Most of the Vanderbilt fans were gone well before then, though.
Missouri was playing in front of a mostly empty stadium, and its fans made of the majority of people in it. In the press box, representatives from the TaxSlayer Bowl and Liberty Bowl watched the Tigers complete their comeback from a pathetic start to the season. The bowls are two members of the SEC’s Pool of Six Bowls, which the conference assigns teams to after the Citrus Bowl gets first pick of programs that do not make either the College Football Playoff or one of the playoff’s “access bowls,” which are games that rotate as semifinal sites but aren’t this season.
Alabama, Auburn and Georgia should all either make the playoff or an access bowl, and that would leave Missouri, South Carolina, Kentucky, LSU, Mississippi State and Texas A&M as the remaining bowl-eligible teams. Vanderbilt and Tennessee, both still in contention entering the weekend, received their seventh losses on Saturday.
It was the second straight week that representatives from the Liberty Bowl, in Memphis, Tenn., on Dec. 30, came to watch MU. The game seems like the most natural fit for Missouri, which has most of its fans within driving distance.
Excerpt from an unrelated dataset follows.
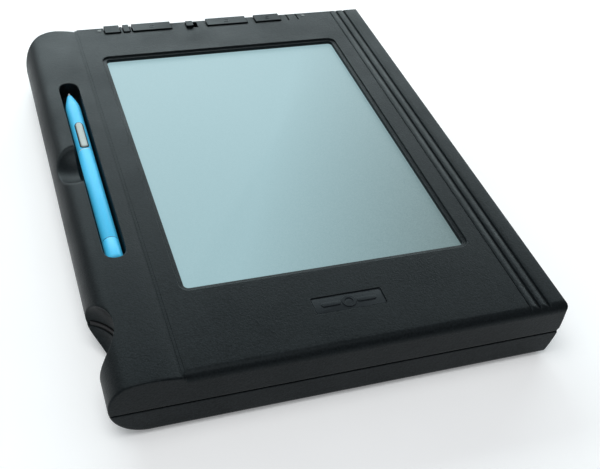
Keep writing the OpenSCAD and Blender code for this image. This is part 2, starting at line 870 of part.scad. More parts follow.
module pen_tail_cap() {
    edge = 0.8;
    color([0.17, 0.6, 0.8]) difference() {
        union() {
            turned(pen_tail + edge, pen_cap_y, pen_r, pen_r);
            turned(pen_tail, pen_tail + edge, pen_r - edge, pen_r);
            turned(pen_cap_y, pen_cap_y + seam_w, pen_r - seam_in, pen_r - seam_in);
        }
        turned(pen_tail - over, pen_tail + plug_l, plug_r, plug_r);
    }
}

module pen_tail_plug() {
    color([0.8, 0.85, 0.9]) turned(pen_tail + seam_in, pen_tail + plug_l, plug_r, plug_r);
}

module pen_nib() {
    color([0.93, 0.93, 0.9]) {
        turned(pen_taper_y, pen_nose - nib_point, nib_r, nib_r);
        turned(pen_nose - nib_point, pen_nose, nib_r, nib_r - 0.5);
    }
}

module pen_core() {
    r = pen_bore - clearance;
    color([0.1, 0.4, 0.2]) turned(pen_cap_y + 3, pen_seam_y - 4, r, r);
}

module pen_key() {
    color([0.72, 0.74, 0.76]) pen_oblong(0, pen_key_top - pen_key_t, pen_key_top);
}

module rubber_feet() {
    color([0.08, 0.08, 0.08]) for (f = feet)
        translate([f[0], f[1], 0]) cylinder(r = foot_r, h = foot_h + foot_sink);
}

module case_screws() {
    color([0.5, 0.5, 0.52]) for (p = case_screw_at) translate([p[0], p[1], 0]) {
        translate([0, 0, head_z]) cylinder(r = head_r, h = head_t);
        translate([0, 0, head_z]) cylinder(r = screw_r, h = part_z + 9 - head_z);
    }
}

module board_screws() {
    color([0.75, 0.75, 0.76]) for (p = board_screw_at) translate([p[0], p[1], 0]) {
        translate([0, 0, board_z + board_t]) cylinder(r = screw_r * 1.7, h = 1.3);
        translate([0, 0, floor_z + 0.8]) cylinder(r = screw_r * 0.7, h = board_z + board_t - floor_z);
    }
}

module display_ribbon() {
    x = board_right - 22;
    color([0.8, 0.65, 0.35])
        block([x - 12, board_front + 8, board_z + board_t], [x + 12, board_front + 8.4, shield_z]);
}

module drive_ribbon() {
    color([0.8, 0.65, 0.35])
        block([drive_x + 20, drive_y + drive_l, drive_z + 4], [drive_x + 70, board_front, drive_z + 4.4]);
}

top_shell();
bottom_shell();
window_gasket();
digitizer_glass();
display_panel();
light_guide();
backlight_tubes();
display_frame();
shield_plate();
inverter_board();
inverter_parts();
main_board();
board_chips();
heat_spreader();
memory_module();
memory_socket();
hard_drive();
drive_tray();
power_board();
power_parts();
backup_cell();
battery_pack();
battery_contacts();
battery_door();
speaker();
key_boards();
key_switches();
wide_key();
middle_key();
small_key();
power_slide();
wide_port_door();
small_port_door();
door_pins();
port_board();
port_connectors();
status_lights();
emblem_plate();
pen_grip();
pen_barrel();
pen_seam_ring();
pen_tail_cap();
pen_tail_plug();
pen_nib();
pen_core();
pen_key();
rubber_feet();
case_screws();
board_screws();
display_ribbon();
drive_ribbon();
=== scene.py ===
"""Notebook-size pen tablet: moulded case skins, keys, display, pen and small parts round the CAD frame."""

import json
import math

import bmesh
import bpy
import numpy as np
from mathutils import Matrix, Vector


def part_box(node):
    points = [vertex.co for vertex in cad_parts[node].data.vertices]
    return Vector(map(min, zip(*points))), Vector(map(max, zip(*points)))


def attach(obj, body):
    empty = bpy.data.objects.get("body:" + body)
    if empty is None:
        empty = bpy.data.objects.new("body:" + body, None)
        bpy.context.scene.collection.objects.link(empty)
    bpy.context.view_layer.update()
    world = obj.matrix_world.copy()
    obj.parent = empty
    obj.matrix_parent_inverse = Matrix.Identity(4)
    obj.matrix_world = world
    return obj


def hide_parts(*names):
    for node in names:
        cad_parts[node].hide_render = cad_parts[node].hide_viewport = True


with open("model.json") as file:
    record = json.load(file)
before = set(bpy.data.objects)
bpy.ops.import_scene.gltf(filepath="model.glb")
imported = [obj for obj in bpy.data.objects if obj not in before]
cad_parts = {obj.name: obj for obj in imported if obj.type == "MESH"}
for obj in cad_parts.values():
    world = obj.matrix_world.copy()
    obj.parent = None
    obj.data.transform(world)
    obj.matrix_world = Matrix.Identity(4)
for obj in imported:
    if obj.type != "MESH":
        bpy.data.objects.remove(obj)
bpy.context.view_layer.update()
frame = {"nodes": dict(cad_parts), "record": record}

MM = 0.001


def box_mm(node):
    """Lowest and highest corner of a CAD node, in millimetres."""
    low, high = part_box(node)
    return np.array(low) / MM, np.array(high) / MM


# ---------------------------------------------------------------------------
# Sizes in millimetres. Places come from the frame; these are the case's own curves.

TOP_LOW, TOP_HIGH = box_mm("top_shell")
LEFT, FRONT = TOP_LOW[:2]
PART = 17.0
RIGHT, REAR, CROWN = TOP_HIGH
FOOT = box_mm("bottom_shell")[0][2]
GASKET_LOW, GASKET_HIGH = box_mm("window_gasket")
WALL = 2.4
GLASS_LAP = 4.0
DECK = GASKET_HIGH[2] + WALL
CEILING = GASKET_HIGH[2]
REVEAL = 0.7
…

The bowl’s associate executive director, Harold Graeter, met with MU athletic director Jim Sterk and chancellor Alexander Cartwright before the game.
“We’re certainly aware of all those positive attributes of the program that Barry’s putting together, our history, the fan base and the entire university community,” Graeter said.
Missouri’s participation in a bowl game outside of the playoff or access bowls will give each of the Tigers’ eight assistant coaches — as well as director of football operations Mike McHugh and director of football recruiting A.J. Ofodile — 6-percent incentive bonuses.
And Odom will pocket $50,000, with a chance at another $75,000 if MU wins.
Not bad for a man who was fighting for his job eight weeks ago.